In 1992 Mr Mandela simply told the ANC to take nationalisation off the table after a visit to Davos. The cold consequences of such a policy were spelt out to him in the snow of the Alpine mountains. After him Mr Mbeki kept nationalisation off the table. The party obliged both of them.
But now the ANC is in a much more open and challenging mood and so the theme of nationalisation is raising its head again. Of course, many in the ANC are against nationalisation. Support for the idea is by no means a one-way street and as Mr Phosa has pointed out, it is not official ANC policy. But the remarks add to confusion.
• We suffered a serious set-back on unemployment, exacerbating the crushing pressure from poverty and the hopelessness of not finding a job.
• Politically & economically speaking, the risk of slow growth is now higher than at any point since 1994. Not because of a swing to the left, but because the foot (of political focus and will) has been taken off the accelerator (of economic growth).
• 2,5% to 3% looks like our growth range for the next few years.
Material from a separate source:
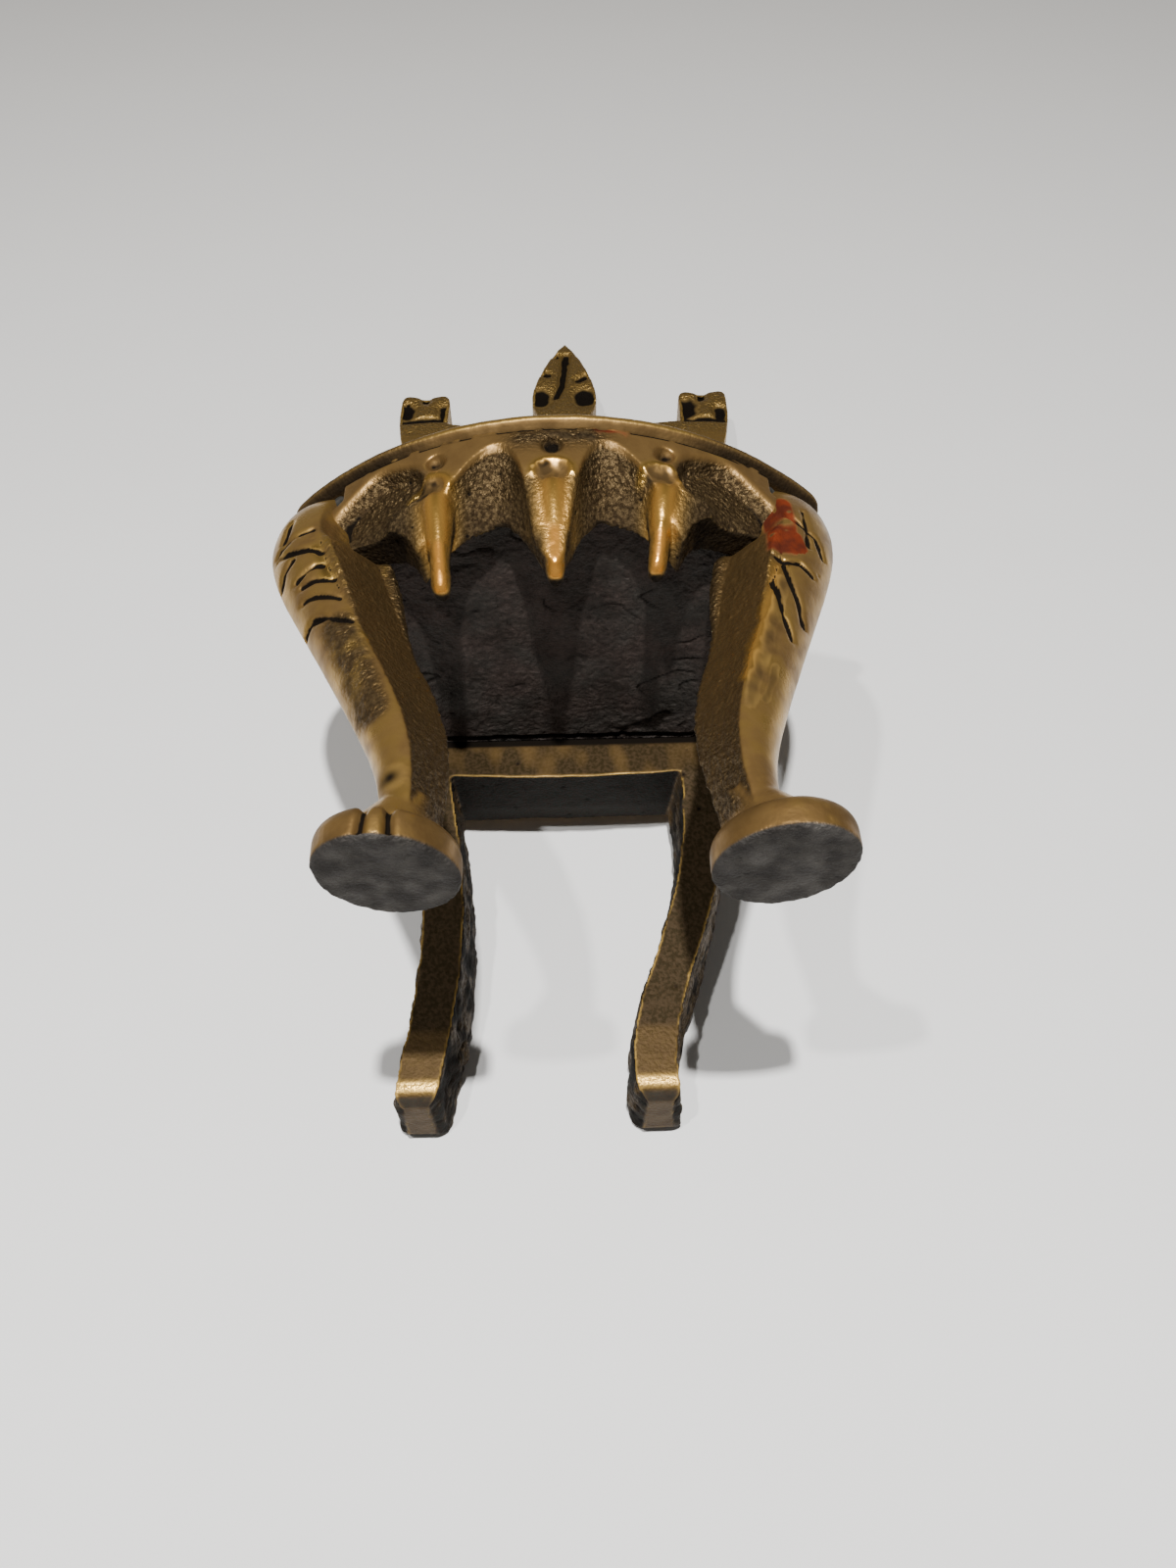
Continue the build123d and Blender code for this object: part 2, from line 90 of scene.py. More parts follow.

That is comfortably more than population growth, and thus we will keep getting richer. Per capita incomes will rise, jobs will be created and more resources will become available.
• However, not enough jobs will be created to bring unemployment down meaningfully.
• To break the back of unemployment will require 5% growth. At the moment politics are not lined up to deliver that.
• The Public Works Programme is a stop-gap measure.
There is of course always the possibility of the proverbial Black Swan that can sweep all this analysis out of the water. That is if the law of Cornelis de Kiewiet, giant of SA historians, kicks in again: “SA has advanced politically by disasters and economically by windfalls.”
China is already our biggest export client. If they keep taking more of what we produce, we might have a “windfall” that will give us growth, whether we focus on it or not. 2010 will be an interesting year.